**STATED PROBLEM:** Print all the data, keeping every line exactly as it is.

**DATASET SECTION:**
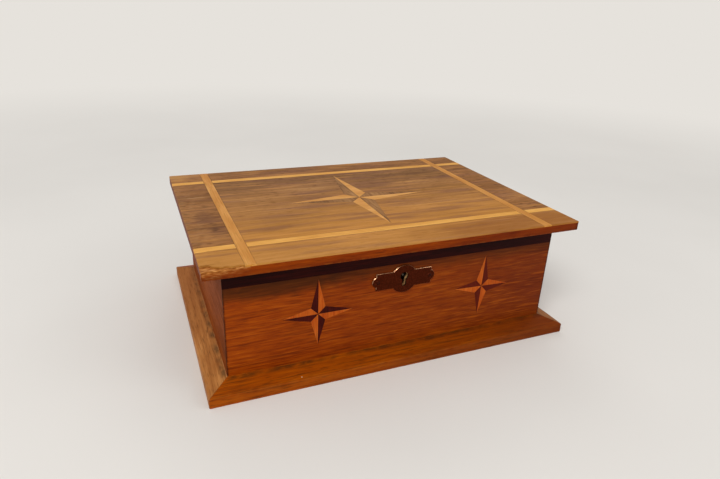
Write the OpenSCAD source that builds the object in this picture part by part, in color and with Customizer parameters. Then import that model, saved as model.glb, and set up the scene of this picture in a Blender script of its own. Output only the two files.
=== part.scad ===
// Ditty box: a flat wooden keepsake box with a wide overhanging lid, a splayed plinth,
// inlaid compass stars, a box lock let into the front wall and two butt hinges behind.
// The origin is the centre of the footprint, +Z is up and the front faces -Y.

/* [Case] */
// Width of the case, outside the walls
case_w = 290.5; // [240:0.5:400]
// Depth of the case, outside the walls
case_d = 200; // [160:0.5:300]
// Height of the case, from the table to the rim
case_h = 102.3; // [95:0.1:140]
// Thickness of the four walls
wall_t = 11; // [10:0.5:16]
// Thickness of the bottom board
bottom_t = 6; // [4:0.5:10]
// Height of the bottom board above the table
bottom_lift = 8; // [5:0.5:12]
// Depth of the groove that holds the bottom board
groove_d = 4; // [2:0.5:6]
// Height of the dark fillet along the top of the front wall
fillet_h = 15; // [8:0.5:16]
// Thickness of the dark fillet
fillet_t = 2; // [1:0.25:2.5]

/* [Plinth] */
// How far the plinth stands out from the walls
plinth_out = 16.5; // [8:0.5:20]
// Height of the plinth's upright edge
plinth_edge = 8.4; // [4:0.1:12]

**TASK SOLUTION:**
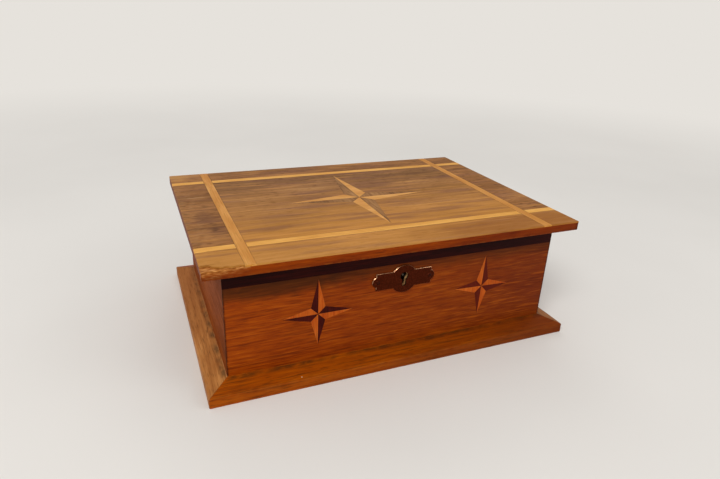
Write the OpenSCAD source that builds the object in this picture part by part, in color and with Customizer parameters. Then import that model, saved as model.glb, and set up the scene of this picture in a Blender script of its own. Output only the two files.
=== part.scad ===
// Ditty box: a flat wooden keepsake box with a wide overhanging lid, a splayed plinth,
// inlaid compass stars, a box lock let into the front wall and two butt hinges behind.
// The origin is the centre of the footprint, +Z is up and the front faces -Y.

/* [Case] */
// Width of the case, outside the walls
case_w = 290.5; // [240:0.5:400]
// Depth of the case, outside the walls
case_d = 200; // [160:0.5:300]
// Height of the case, from the table to the rim
case_h = 102.3; // [95:0.1:140]
// Thickness of the four walls
wall_t = 11; // [10:0.5:16]
// Thickness of the bottom board
bottom_t = 6; // [4:0.5:10]
// Height of the bottom board above the table
bottom_lift = 8; // [5:0.5:12]
// Depth of the groove that holds the bottom board
groove_d = 4; // [2:0.5:6]
// Height of the dark fillet along the top of the front wall
fillet_h = 15; // [8:0.5:16]
// Thickness of the dark fillet
fillet_t = 2; // [1:0.25:2.5]

/* [Plinth] */
// How far the plinth stands out from the walls
plinth_out = 16.5; // [8:0.5:20]
// Height of the plinth's upright edge
plinth_edge = 8.4; // [4:0.1:12]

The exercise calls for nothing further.